Avec ce nouvel album, July Skies élabore un portrait nostalgique de l’Angleterre d’après-guerre, en digne successeur des Cocteau Twins.
Nostalgie. Indéniablement Anthony Harding, le leader de July Skies, est animé sinon habité par ce sentiment et nous emporte lentement, irrésistiblement sur cette barque à contre-courant. Certes, ce n’est jamais vraiment dans la même eau que l’on se baigne mais il y a des ressemblances, des affinités qui inéluctablement tissent des atmosphères où viennent s’ébattre nos souvenirs et où nous aimons nous étendre, nous étaler, nous reposer, nous ressaisir. The Weather Clock, le quatrième album de July Skies, est la collection de ces sollicitations à devenir dans le passé, de ces titres qui célèbrent et font naître les réminiscences.
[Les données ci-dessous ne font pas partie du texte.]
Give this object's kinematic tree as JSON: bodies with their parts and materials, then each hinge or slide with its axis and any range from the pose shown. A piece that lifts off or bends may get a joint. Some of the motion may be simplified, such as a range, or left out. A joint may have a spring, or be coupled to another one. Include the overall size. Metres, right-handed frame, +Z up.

Après The English Cold en 2004, qui était une évocation mélodique et éthérée de l’Angleterre durant la Seconde Guerre Mondiale, ce nouveau disque conspire à la création d’une temporalité circulaire et surannée. Le livret présente ainsi des photos sépia de la vie quotidienne anglaise d’une modernité atemporelle et figée, entre ville et campagne, entre intérieur et extérieur. La musique surgit alors pour investir ces images, les envelopper afin d’en rendre l’ambiance, comme un guide de ce monde minéralisé, comme le survol de ces paysages autres et intimes, se faisant ainsi l’expression du souvenir de nos jeux d’enfants, pour mieux les retenir avant l’oubli. July Skies propose une promenade entre les friches industrielles et les étendues de verdures qu’un soleil d’hiver illumine, crée une ambiance de terrain vague (à l’âme).
Cette pénétration s’accomplit au rythme de guitares, d’un piano, et plus généralement d’une instrumentation post-rock, où c’est bien le « post » qui est essentiel. Ainsi, The Weather Clock replonge chacun, au travers des mélodies minimales, des variations harmoniques, à l’époque glorieuse du label 4AD, nous faisant arpenter des réverbérations et des émotions proches de celles qui faisaient l’identité des Cocteau Twins, d’Harold Budd et même des Dead Can Dance. Se construisant comme une variation chromatique au gré des saisons, l’album décline une musique bucolique, aérienne, introspective, vaporeuse, lumineuse, explorant de façon laconique — en 12 titres — l’imperceptible prégnance des échos et des tressaillements de nos anamnèses musicales dans le refuge de notre solitude.
En quelques titres, des résonances de la voix de “Girl On The Hill” aux superpositions mélodiques de “Holidays to Wales”, The Weather Clock dépeint un temps mort, sans jamais être mortifère, et produit une collusion harmonique où s’ordonne l’attachement à ce qui ne dure pas, la rétention de l’évanescence. Chaque mouvement paraît alors comme une façon de faire durer, de substituer à la clarté du présent le clair-obscur du passé. Si les premières notes de “See Britain by Train” convoquent l’énergie d’Echo & The Bunnymen, ce n’est que pour se perdre dans une lascive modulation d’accords confus, à l’instar d’un train dans le brouillard. Et si les notes de piano de “Broadcast for Autumn Term” semblent limpides et se présentent telle une invitation à l’automne, cette saison de l’entre-deux, elles nous atteignent physiquement comme lorsque nous sortons en tee shirt et ressentons qu’aujourd’hui n’est pas hier et que des picotements légers, presque insensibles, sur la peau de nos bras encore dénudés nous font percevoir que le temps est passé, que l’été est fini. Avec July Skies le temps se fait tactile, il s’est transmué en un air enveloppant, comme un affleurement à la surface de nos vies. Ils ont inventé la musique de l’éternel coucher de soleil.